Growth mindset – gets motivated: “I need to spend time doing speed work to qualify for Boston like my friend did. To do this, I will hire coach who can help me get faster and stronger.”

Effort  
Fixed mindset – thinks trying means you are no good: “I am already a good cyclist. I don’t need anyone to help me get better.”
Growth mindset – puts in the work: “I’m up at 6 a.m. to train. I can always get a little stronger.”

Obstacles    
Fixed mindset – gives up: “I could never run a marathon. I am not a runner.”
Growth mindset – tries: “I think I could run a marathon. Today I will look up running groups in my area and join them for their next session.”

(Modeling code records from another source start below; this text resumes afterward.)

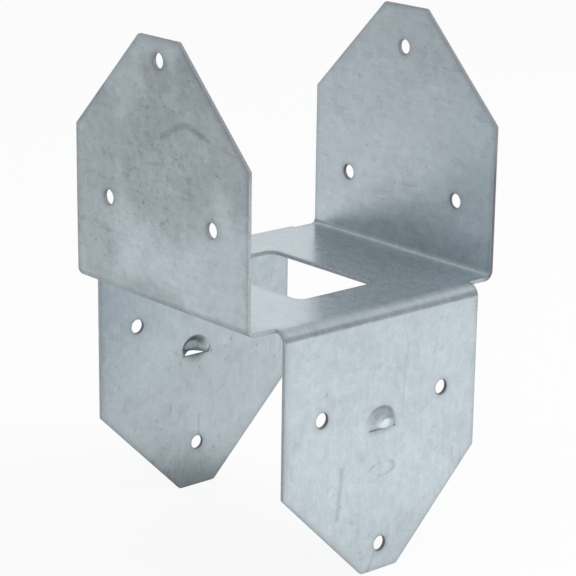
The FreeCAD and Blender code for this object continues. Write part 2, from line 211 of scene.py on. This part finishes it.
STANDING_CARDS = [                    # name, the foot's ends, low and high edge, shade
    ("near_left_card", (-0.67, 0.017), (-0.2925, 0.342), 0.03, 0.26, 0.07),
    ("far_left_card", (-0.585, 0.684), (-0.129, 1.074), 0.04, 0.45, 0.24),
    ("right_card", (0.05, -0.62), (0.65, -0.10), cad_low.z, 0.26, 0.27),
]
CEILING = [(-1.8, -1.2), (1.2, -1.2), (1.0, 0.2), (0.2, 1.1), (-0.3, 1.9), (-1.8, 1.9)]
CEILING_HEIGHT, CEILING_SHADE = 0.9, 0.52


class Tree:
    """Short calls for one node tree."""

    def __init__(self, tree):
        self.tree = tree
        tree.nodes.clear()

    def set(self, node, slot, value):
        """Link a socket's source, or write a plain value."""
        if isinstance(value, bpy.types.NodeSocket):
            self.tree.links.new(value, node.inputs[slot])
        else:
            node.inputs[slot].default_value = value

    def add(self, kind, slots=None, **settings):
        """A node with its settings made and its sockets set."""
        node = self.tree.nodes.new(kind)
        for name, value in settings.items():
            setattr(node, name, value)
        for slot, value in (slots or {}).items():
            self.set(node, slot, value)
        return node

    def math(self, operation, *values):
        return self.add("ShaderNodeMath", dict(enumerate(values)), operation=operation).outputs[0]

    def vector(self, operation, *values):
        node = self.add("ShaderNodeVectorMath", dict(enumerate(values)), operation=operation)
        number = operation in ("LENGTH", "DISTANCE", "DOT_PRODUCT")
        return node.outputs["Value" if number else "Vector"]

    def scaled(self, vector, factor):
        slots = {0: vector, "Scale": factor}
        return self.add("ShaderNodeVectorMath", slots, operation="SCALE").outputs["Vector"]

    def drawn_out(self, place, share):
        """A place for noise that varies less along v, the way the sheet was rolled."""
        return self.vector("MULTIPLY", place, (1.0, share, 1.0))

    def noise(self, place, scale, detail=3.0, roughness=0.5, warp=0.0):
        slots = {"Vector": place, "Scale": scale, "Detail": detail, "Roughness": roughness,
                 "Distortion": warp}
        return self.add("ShaderNodeTexNoise", slots).outputs["Fac"]

    def warped(self, place, scale, reach):
        """A place moved along u and v by noise, up to half the reach."""
        noise = self.add("ShaderNodeTexNoise", {"Vector": place, "Scale": scale})
        off = self.vector("SUBTRACT", noise.outputs["Color"], (0.5, 0.5, 0.5))
        return self.vector("ADD", place, self.vector("MULTIPLY", off, (reach, reach, 0.0)))

    def fade(self, value, low, high, to_low=0.0, to_high=1.0):
        """A smooth step: to_low up to low, to_high from high on."""
        slots = dict(enumerate((value, low, high, to_low, to_high)))
        return self.add("ShaderNodeMapRange", slots, interpolation_type="SMOOTHSTEP").outputs[0]

    def blend(self, share, first, second):
        """One colour turning into another, by the Mix node's colour sockets 6, 7 and 2."""
        slots = {0: share, 6: first, 7: second}
        return self.add("ShaderNodeMix", slots, data_type="RGBA").outputs[2]

    def layered(self, start, layers):
        """A start value plus each layer's socket times its share."""
        for source, share in layers:
            start = self.math("MULTIPLY_ADD", source, share, start)
        return start

    def most(self, masks):
        total = masks[0]
        for mask in masks[1:]:
            total = self.math("MAXIMUM", total, mask)
        return total

    def attribute(self, name, output="Vector"):
        return self.add("ShaderNodeAttribute", attribute_name=name).outputs[output]

    def relief(self, height, distance, strength=1.0):
        slots = {"Strength": strength, "Distance": distance, "Height": height}
        return self.add("ShaderNodeBump", slots).outputs[0]

    def mix_shaders(self, share, first, second):
        return self.add("ShaderNodeMixShader", {0: share, 1: first, 2: second}).outputs[0]

    def finish(self, kind, slots):
        """The shader that a tree ends in."""
        shader = self.add(kind, slots).outputs[0]
        self.add("ShaderNodeOutputMaterial", {"Surface": shader})


def new_material(name):
    material = bpy.data.materials.new(name)
    material.use_nodes = True
    return material, Tree(material.node_tree)


def new_object(name, data):
    thing = bpy.data.objects.new(name, data)
    bpy.context.scene.collection.objects.link(thing)
    return thing


# ---- camera, world, floor, lamps and cards ----


def look_camera(azimuth, elevation, roll, distance, target, lens):
    a, e = math.radians(azimuth), math.radians(elevation)
    back = Vector((math.sin(a) * math.cos(e), -math.cos(a) * math.cos(e), math.sin(e)))
    right = Vector((math.cos(a), math.sin(a), 0))
    up = back.cross(right)
    turn = Matrix.Rotation(math.radians(roll), 3, back)
    right, up = turn @ right, turn @ up
    data = bpy.data.cameras.new("photo_view")
    data.lens, data.sensor_width = lens, SENSOR
    data.clip_start, data.clip_end = CLIP_START, CLIP_END
    place = Matrix((right, up, back)).transposed().to_4x4()
    place.translation = Vector(target) + back * distance
    camera = new_object("photo_view", data)
    camera.matrix_world = place
    bpy.context.scene.camera = camera


def backdrop_share(t, seen, mirrored):
    """How much of the plain white backdrop each ray sees, and 0 for the rays that light."""
    path = t.add("ShaderNodeLightPath")
    shares = {"Is Camera Ray": seen, "Is Glossy Ray": mirrored, "Is Transmission Ray": seen}
    return t.most([t.math("MULTIPLY", path.outputs[ray], share) for ray, share in shares.items()])


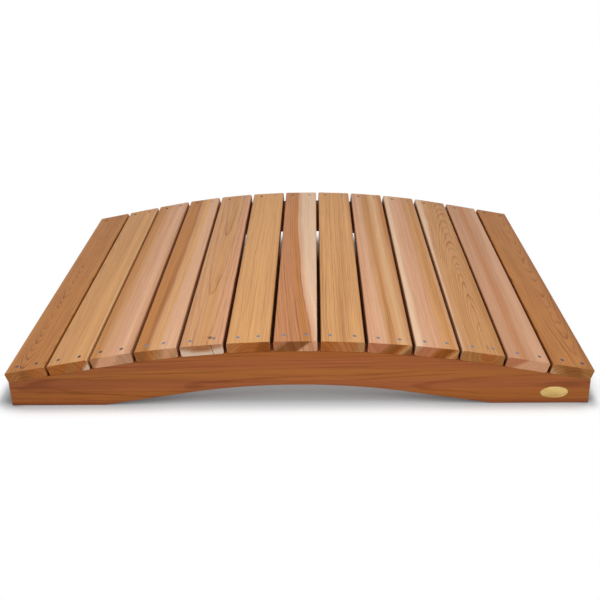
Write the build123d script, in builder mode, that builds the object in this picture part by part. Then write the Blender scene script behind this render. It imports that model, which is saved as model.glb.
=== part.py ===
from build123d import *
import os
from math import atan2, copysign, cos, degrees, radians, sin, tan

# Low garden bridge of cedar: a deck of boards screwed down across two arched beams.
# X runs along the span, Y across the bridge from the front beam to the back beam, Z up.
# The origin lies on the ground below the crown. Sizes are in millimetres.

# Deck boards, laid across the beams side by side
slat_count = 13
slat_width = 88.9
slat_thickness = 25.4
slat_length = 762.0
slat_gap = 6.35
slat_edge_radius = 4.0

# Top of the beams: one arc over the middle, then a straight run at each end
crown_height = 139.7
bearing_radius = 2159.0
bearing_straight = 204.0

# Beams, sawn from planks that stand on edge
beam_thickness = 31.75
beam_edge_ease = 1.6

# How far the beams run past the last board: at the ground, and under the board where the end leans in
foot_overrun = 7.9
bearing_overrun = 1.2

# Underside of the beams: a flat foot, a straight ramp and an arc over the middle
foot_length = 203.2
ramp_run = 175.5
ramp_rise = 31.4

# Countersunk seats of the screws, two at each end of a board, above the beam
screw_spacing = 44.45
screw_end_distance = 19.05
screw_shank_radius = 2.1
screw_head_radius = 3.9
screw_head_angle = 82

# Deck measured along the bearing curve from the crown
slat_pitch = slat_width + slat_gap
deck_reach = (slat_count * slat_pitch - slat_gap) / 2
arc_reach = deck_reach - bearing_straight
bearing_slope = arc_reach / bearing_radius

# The shank fills the wood below the head, so only the head's cone is cut out
screw_seat_depth = (screw_head_radius - screw_shank_radius) / tan(radians(screw_head_angle / 2))


def bearing_seat(reach):
    """Plane that lies on top of the beams at a distance along them from the crown."""
    along_arc = min(abs(reach), arc_reach)
    along_straight = abs(reach) - along_arc
    slope = along_arc / bearing_radius
    side = copysign(1, reach)
    x = side * (bearing_radius * sin(slope) + along_straight * cos(slope))
    z = crown_height - bearing_radius * (1 - cos(slope)) - along_straight * sin(slope)
    return Plane(
        origin=(x, 0, z),
        x_dir=(cos(slope), 0, -side * sin(slope)),
        z_dir=(side * sin(slope), 0, cos(slope)),
    )


# Corners of one half of a beam's outline, from the end of the bearing arc round to the soffit
arc_end = bearing_seat(arc_reach).origin
deck_end = bearing_seat(deck_reach).origin
beam_half_length = deck_end.X + foot_overrun
bearing_half_length = deck_end.X + bearing_overrun
bearing_end_height = deck_end.Z - bearing_overrun * tan(bearing_slope)
toe_x = beam_half_length - foot_length
soffit_arc_reach = toe_x - ramp_run
soffit_slope = atan2(ramp_rise, ramp_run)
soffit_radius = soffit_arc_reach / sin(soffit_slope)
soffit_centre_height = ramp_rise - soffit_radius * cos(soffit_slope)


def build_beam(name, back_face_y):
    """Arched beam whose face away from the viewer stands at the given Y."""
    with BuildPart() as beam:
        with BuildSketch(Plane.XZ.offset(-back_face_y)):
            with BuildLine():
                CenterArc(
                    center=(0, crown_height - bearing_radius),
                    radius=bearing_radius,
                    start_angle=90 - degrees(bearing_slope),
                    arc_size=2 * degrees(bearing_slope),
                )
                CenterArc(
                    center=(0, soffit_centre_height),
                    radius=soffit_radius,
                    start_angle=90 - degrees(soffit_slope),
                    arc_size=2 * degrees(soffit_slope),
                )
                flank = Polyline(
                    (arc_end.X, arc_end.Z),
                    (bearing_half_length, bearing_end_height),
                    (beam_half_length, 0),
                    (toe_x, 0),
                    (soffit_arc_reach, ramp_rise),
                )
                mirror(flank, about=Plane.YZ)
            make_face()
        extrude(amount=beam_thickness)
        # The edges that a hand meets are eased, and those under the boards stay square
        outline = beam.faces().filter_by(Axis.Y).edges()
        bearing = beam.faces().filter_by(lambda face: face.normal_at().Z > 0.5).edges()
        chamfer(outline - bearing, length=beam_edge_ease)
    beam.part.label = name
    export_step(beam.part, f"parts/{name}.step")


def build_slat(name, seat):
    """Deck board with rounded long edges and a countersunk seat for each screw head."""
    middle = seat.offset(slat_thickness / 2)
    with BuildPart() as slat:
        with BuildSketch(Plane(origin=middle.origin, x_dir=seat.x_dir, z_dir=(0, -1, 0))):
            RectangleRounded(slat_width, slat_thickness, radius=slat_edge_radius)
        extrude(amount=slat_length / 2, both=True)
        with Locations(seat.offset(slat_thickness)):
            with GridLocations(screw_spacing, slat_length - 2 * screw_end_distance, 2, 2):
                CounterSinkHole(
                    radius=screw_shank_radius,
                    counter_sink_radius=screw_head_radius,
                    depth=screw_seat_depth,
                    counter_sink_angle=screw_head_angle,
                )
    slat.part.label = name
    export_step(slat.part, f"parts/{name}.step")


os.makedirs("parts", exist_ok=True)

# The beams stand flush with the ends of the boards
build_beam("front_beam", back_face_y=beam_thickness - slat_length / 2)
build_beam("back_beam", back_face_y=slat_length / 2)

# Board 01 is at the -X end
for number in range(1, slat_count + 1):
    reach = (number - (slat_count + 1) / 2) * slat_pitch
    build_slat(f"slat_{number:02d}", bearing_seat(reach))
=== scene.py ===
import logging
import math
import random
from dataclasses import dataclass, replace
from enum import Enum
from functools import partial, reduce

import bmesh
import bpy
from mathutils import Matrix, Vector


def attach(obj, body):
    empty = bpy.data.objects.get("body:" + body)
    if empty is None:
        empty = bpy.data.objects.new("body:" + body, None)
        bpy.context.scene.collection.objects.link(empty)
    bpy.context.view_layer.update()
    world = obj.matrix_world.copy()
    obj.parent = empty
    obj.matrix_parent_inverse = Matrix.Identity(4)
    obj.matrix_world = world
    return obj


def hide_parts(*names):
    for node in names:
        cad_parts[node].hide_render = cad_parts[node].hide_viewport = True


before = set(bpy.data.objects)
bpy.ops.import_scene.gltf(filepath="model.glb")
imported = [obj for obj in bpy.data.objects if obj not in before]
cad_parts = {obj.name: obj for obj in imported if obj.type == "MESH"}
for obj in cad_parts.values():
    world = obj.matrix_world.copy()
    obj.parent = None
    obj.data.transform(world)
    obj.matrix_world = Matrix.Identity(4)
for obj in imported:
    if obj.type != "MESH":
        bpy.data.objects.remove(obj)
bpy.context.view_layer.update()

# Low arched garden bridge of oiled cedar: thirteen deck boards screwed down across two arched
# beams. Pieces are placed in metres, and a plank's own grain, knots and screws in millimetres.

LOG = logging.getLogger("garden_bridge")
MM = 0.001
BODY = "root"
CORNER_ANGLE = math.radians(32)
FIRST_SEED = 100

# Sizes that several pieces share, in millimetres
BOARD_WIDTH = 88.9
BOARD_THICKNESS = 25.4
BOARD_LENGTH = 762.0
BEAM_THICKNESS = 31.75

Colour = tuple[float, float, float, float]
Range = tuple[float, ...]
Socket = bpy.types.NodeSocket
Number = Socket | float

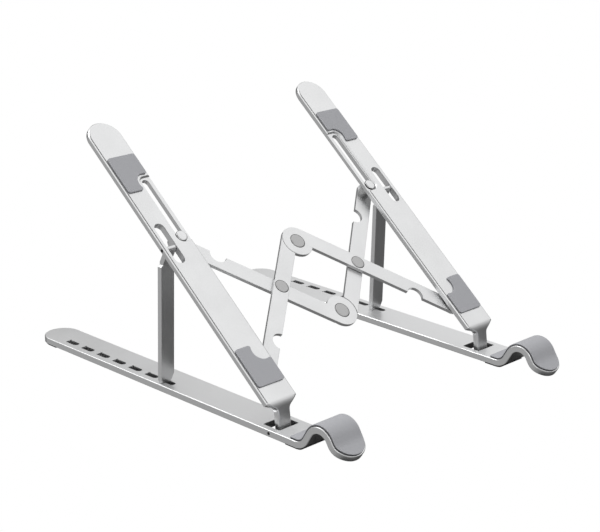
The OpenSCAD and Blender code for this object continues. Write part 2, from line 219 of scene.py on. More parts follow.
HINGE = Vector(JOINTS["right_tilt"]["pos_m"])
SCALE = Matrix.Scale(MM, 4)
TURN = Matrix.Rotation(math.radians(ARM_ANGLE), 4, "X")
MIRROR = Matrix.Scale(-1, 4, Vector((1, 0, 0)))
FLIPS = {"right": Matrix.Identity(4), "left": MIRROR}
TURN_OVER = Matrix.Scale(-1, 4, Vector((0, 1, 0)))
ON_TOP = Matrix.Translation((0, 0, BAR_T / 2))
BASE = Matrix.Translation(HINGE) @ SCALE
ARM = Matrix.Translation(HINGE) @ TURN @ SCALE
SCISSOR = Matrix.Translation((0, HINGE.y, HINGE.z)) @ TURN @ SCALE
PROP = Matrix.Translation(Vector(JOINTS["right_prop_fold"]["pos_m"])) \
    @ Matrix.Rotation(math.radians(PROP_LEAN), 4, "X") @ SCALE

# ---------- Outlines ----------


def arc(x, y, r, start, end, steps):
    """Points on an arc, from one angle to another in degrees."""
    turn = (end - start) / steps
    return [(x + r * cos(start + turn * i), y + r * sin(start + turn * i))
            for i in range(steps + 1)]


def circle(x, y, r, steps):
    return arc(x, y, r, 0, 360, steps)[:-1]


def obround(x, low, high, r, steps=14):
    """A slot along y with round ends, whose centres are at low and high."""
    return arc(x, high, r, 0, 180, steps) + arc(x, low, r, 180, 360, steps)


def rounded(x, y, w, l, r, steps=5):
    """A rectangle with round corners."""
    points = []
    for i, (kx, ky) in enumerate(((1, 1), (-1, 1), (-1, -1), (1, -1))):
        points += arc(x + kx * (w / 2 - r), y + ky * (l / 2 - r), r,
                      90 * i, 90 * i + 90, steps)
    return points


def area(loop):
    return sum(a[0] * b[1] - b[0] * a[1] for a, b in zip(loop, loop[1:] + loop[:1])) / 2


def inset(loop, d):
    """The loop moved by d towards its left side."""
    points = []
    for i, p in enumerate(loop):
        before = (Vector(p) - Vector(loop[i - 1])).normalized()
        after = (Vector(loop[(i + 1) % len(loop)]) - Vector(p)).normalized()
        a = Vector((-before.y, before.x))
        b = Vector((-after.y, after.x))
        points.append(Vector(p) + (a + b) * (d / (1 + a.dot(b))))
    return points


# ---------- Solids ----------


def both_sides(t, top):
    """Levels of a plate t thick, from those of its top edge, which start on the side face."""
    return [(-t - z, d) for z, d in reversed(top)] + top


# Levels of (height, inset). Edge of a base bar: a chamfer with slightly rounded corners
BASE_EDGE = both_sides(BAR_T, [(-0.50, 0), (-0.35, 0.05), (-0.11, 0.27), (-0.03, 0.39), (0, 0.53)])
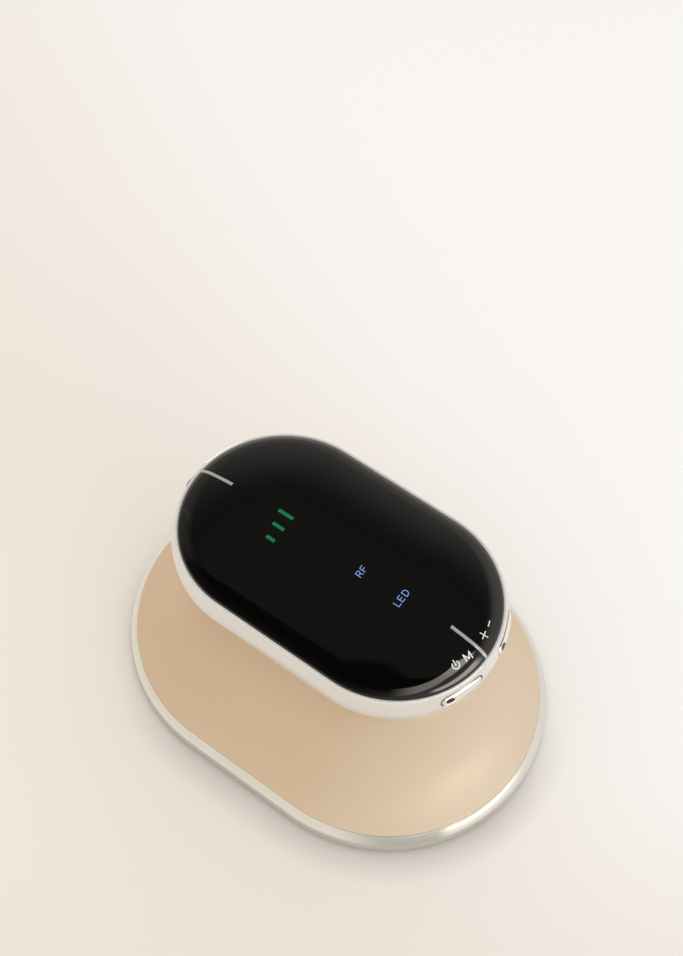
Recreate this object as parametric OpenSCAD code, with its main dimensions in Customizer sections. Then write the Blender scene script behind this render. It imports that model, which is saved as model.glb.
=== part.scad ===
// Cordless body-care device: a stadium-shaped head on a flared, waisted body.
// Its underside treats the skin, and two rocker keys sit in the trim band.
// Sizes are in millimetres. X runs along the long axis with the keys at +X,
// Z is up, and the treatment electrodes rest on z = 0 under the middle.

/* [Outline] */
// Half of the distance between the centres of the two round ends
half = 16.5; // [15.5:0.5:18]
// Radius of the round ends of the base ring
ring_r = 43.4; // [43:0.1:44]
// Radius of the round ends of the trim band
band_r = 27.6; // [27.4:0.1:28]
// Radius of the round ends of the black cover
cover_r = 25.7; // [25.5:0.1:25.8]

/* [Heights] */
// Top of the black cover
top_z = 65; // [64.5:0.1:65.5]
// Lower edge of the trim band
band_low = 52.4; // [52.2:0.1:52.6]
// Upper edge of the trim band
band_high = 59.5; // [59.4:0.05:59.6]
// Height where the flared body meets the base ring
flare_low = 6.7; // [6.5:0.1:6.9]
// How far the electrodes stand below the treatment plate
electrode_proud = 0.8; // [0.7:0.1:1]

/* [Walls] */
// Wall of the flared body
shell_wall = 2; // [1.6:0.1:2.2]
// Wall of the black cover
cover_wall = 1.6; // [1.2:0.1:1.7]
// Wall of the trim band
band_wall = 1.65; // [1.5:0.05:1.7]

/* [Rocker keys] */
// Angle of each key from the long axis, about the centre of the end
rocker_angle = 19.8; // [19:0.2:20.6]
// Length of a key along the band
rocker_len = 11.3; // [10.5:0.1:11.4]
// Height of a key
rocker_h = 3.1; // [2.8:0.1:3.2]
// Height of the middle of the keys
rocker_z = 56.6; // [56.5:0.1:56.7]
// Gap round a key in its slot
rocker_gap = 0.3; // [0.3:0.05:0.35]

/* [Treatment face] */
// Diameter of each electrode
electrode_d = 18; // [14:0.5:19]
// Places of the electrodes, plus and minus along X
electrode_x = 27; // [26:0.5:28]
// Places of the electrodes, plus and minus along Y
electrode_y = 19; // [18:0.5:20]
// Radius of the round ends of the light window
lens_r = 8.5; // [7:0.5:9]
// Half of the straight length of the light window
lens_half = 11; // [9:0.5:12]

/* [Hidden] */

$fn = 96;
eps = 0.05;
sides = [-1, 1];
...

To better see a growth mindset in context, here are a couple of examples:

“Reflecting on past lifestyle changes or personal accomplishments that I previously believed were beyond my ability really helps me keep a growth mindset and trust that I’m capable of more than I think. Once you prove yourself wrong a couple of times, you learn that ‘I can’t’ is a lie, and the only way to ever really know your limits is to step out of your comfort zone.”

—Runner Jen Delucchi

“I spent most of 2017 rehabbing high hamstring tendonitis and not running nearly as much as I have in the past. When being a runner is part of your identity, it’s devastating to not be able to do the thing you love. After successfully rehabbing my legs … I gave myself permission to take the pressure I was putting on myself out of the equation and just have fun out there. By making running fun again, with minimal training miles, in the month of January alone, I’ve almost beat my half-marathon PR, and I’ve run 52 miles.”

—Runner Jenny Nakamura

“The most successful athletes train their mind to have a ‘champion’s growth mindset’ (as I call it) which applies to both trainers and athletes. [This] includes a positive, optimistic attitude,” says personal trainer Kira Stokes.


CONCLUSION

Fully switching from a fixed mindset to a growth mindset can take years, if not a lifetime. But you should practice training yourself to have a growth mindset every day, like you practice your sport every day — it will be worth it. You will view endurance sports not as something so data and results driven but instead as something in which you enjoy the journey.